My lioness is driving me crazy both mentally and physically. we get lost in our conversations and the time seems to pass faster than life itself. I have never met anyone I had so much in common with, music, movies, life in itself. She is so perfect I truly don't ever want to do anything to disappoint her. I know she love me but my demon makes me think she is better than I'll ever be.I will say I have never felt good enough for someone because of the life I have had. My life full of doubts, no love for myself, mental and physical pain from abuse by people I trusted. I have seen the pain in her eyes and heard it in the words she has spoken. We have both been broken by life, the one's we trusted and loved, but we found a place in our lives that we both feel the same. I can;t imagine my life without her and she has said the same. I have learned in the small amount of time we have know each other that sometime two broke pieces make a beautiful whole. My lioness I confess here and know that I will stand tall and always protect you,care for you, love you, cherish you until the day I fight to live so you may never be alone again. My lioness I love you more than I will ever be able to express in my lifetime.

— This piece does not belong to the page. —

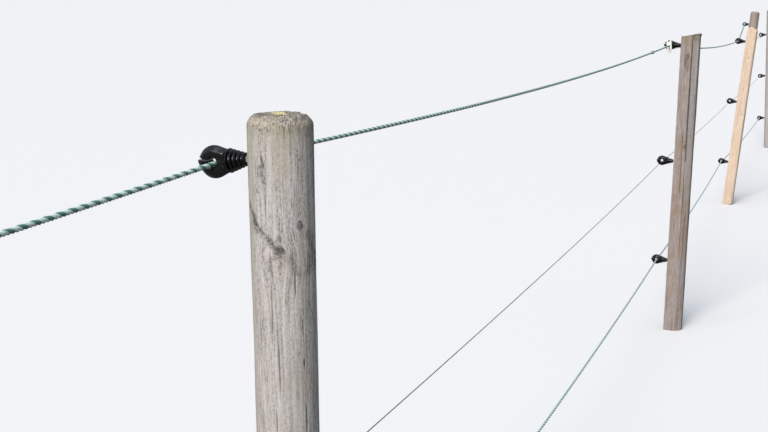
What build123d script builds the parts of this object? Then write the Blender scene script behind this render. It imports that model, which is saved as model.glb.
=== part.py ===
from build123d import *
import math
import os

os.makedirs("parts", exist_ok=True)

# An electric fence of four bays: timber posts, ribbed ring insulators screwed into
# their pasture side, and two taut ropes with a thin wire between them that run from
# end to end.
# X runs along the fence, Y points to the pasture and Z is up, in millimetres.
# The origin is the middle of the front post's foot, at ground level.

# Where the posts stand along the fence, and how far off the line across it.
near_end_x = -3550.0
near_end_y = 13.0
split_x = 3675.0
split_y = 36.5
stake_x = 6907.0
stake_y = 141.5
old_post_side_step = 4.5
far_end_x = 10200.0
far_end_y = 104.0

# Post heights above the ground.
front_height = 1315.5
near_end_height = 1306.0
split_height = 1302.0
stake_height = 1250.0
old_post_height = 1353.0
far_end_height = 1330.0
below_ground = 100.0

# How far the tops lean away from the pasture, in degrees.
front_lean = -0.55
split_lean = 0.6
stake_lean = 4.4
far_end_lean = -2.5

# Post sections. Width is along the fence and depth is across it.
# A split post's front corner is cut away, and its top falls to either side of a ridge.
round_radius = 41.0
end_bevel_in = 7.5
end_bevel_down = 14.5
old_radius = 30.0
split_width = 70.0
split_depth = 76.0
split_cut = (22.0, 26.0)
split_ridge = -30.0
split_falls = (14.0, 3.0)
stake_width = 60.0
stake_depth = 68.0
stake_cut = (12.0, 9.0)
stake_ridge = 8.0
stake_falls = (14.0, 26.0)
back_corner = 10.0
post_gap = 0.3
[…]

6 years ago. Saturday, June 29, 2019 at 7:40 AM

My lioness has beautifully disrupted my life like a semi truck, for the last month I have gotten nothing done. Just our conversations make me smile and felt what happiness is again. Her beautiful heart shows me I can love again, know what it's like to feel love. We both have the emotional and mental connection at this point but time and distance is making the physical bond wait. There are four levels of bonding with a person, mind heart, body and soul we have two of these and soon the third I will cherish the day we have the fourth. My lioness is all I have ever wanted, someone that loves me as much as I love her, cares for me not just use me, I honestly think at this point she loves me more. I will dedicate my time on this planet to show her everyday how much I love her and will protect her until my last breath, My lioness deserves nothing less for the pain I have seen in her eyes and her soul I will never let her go.

6 years ago. Thursday, June 27, 2019 at 10:09 AM

I have never had this many conversation with anyone one that I cared about before, the first was 14 hours and all after have been quite long. My lioness makes me happy, she see's into my soul no one has ever looked that deep into me to see what lies beneath. I have exposed my soul to her and she accepts all my faults and the goodness in my heart. I know her past and love her more for showing me her scars. With every passing day are souls get closer, she will be here soon and we want to feel the bond of mind body and soul making us one that nothing can break our bond. She is perfect in my mind and I sometimes wonder what does she she in me. As she says I see the person deep inside and he is special, I love her more for this.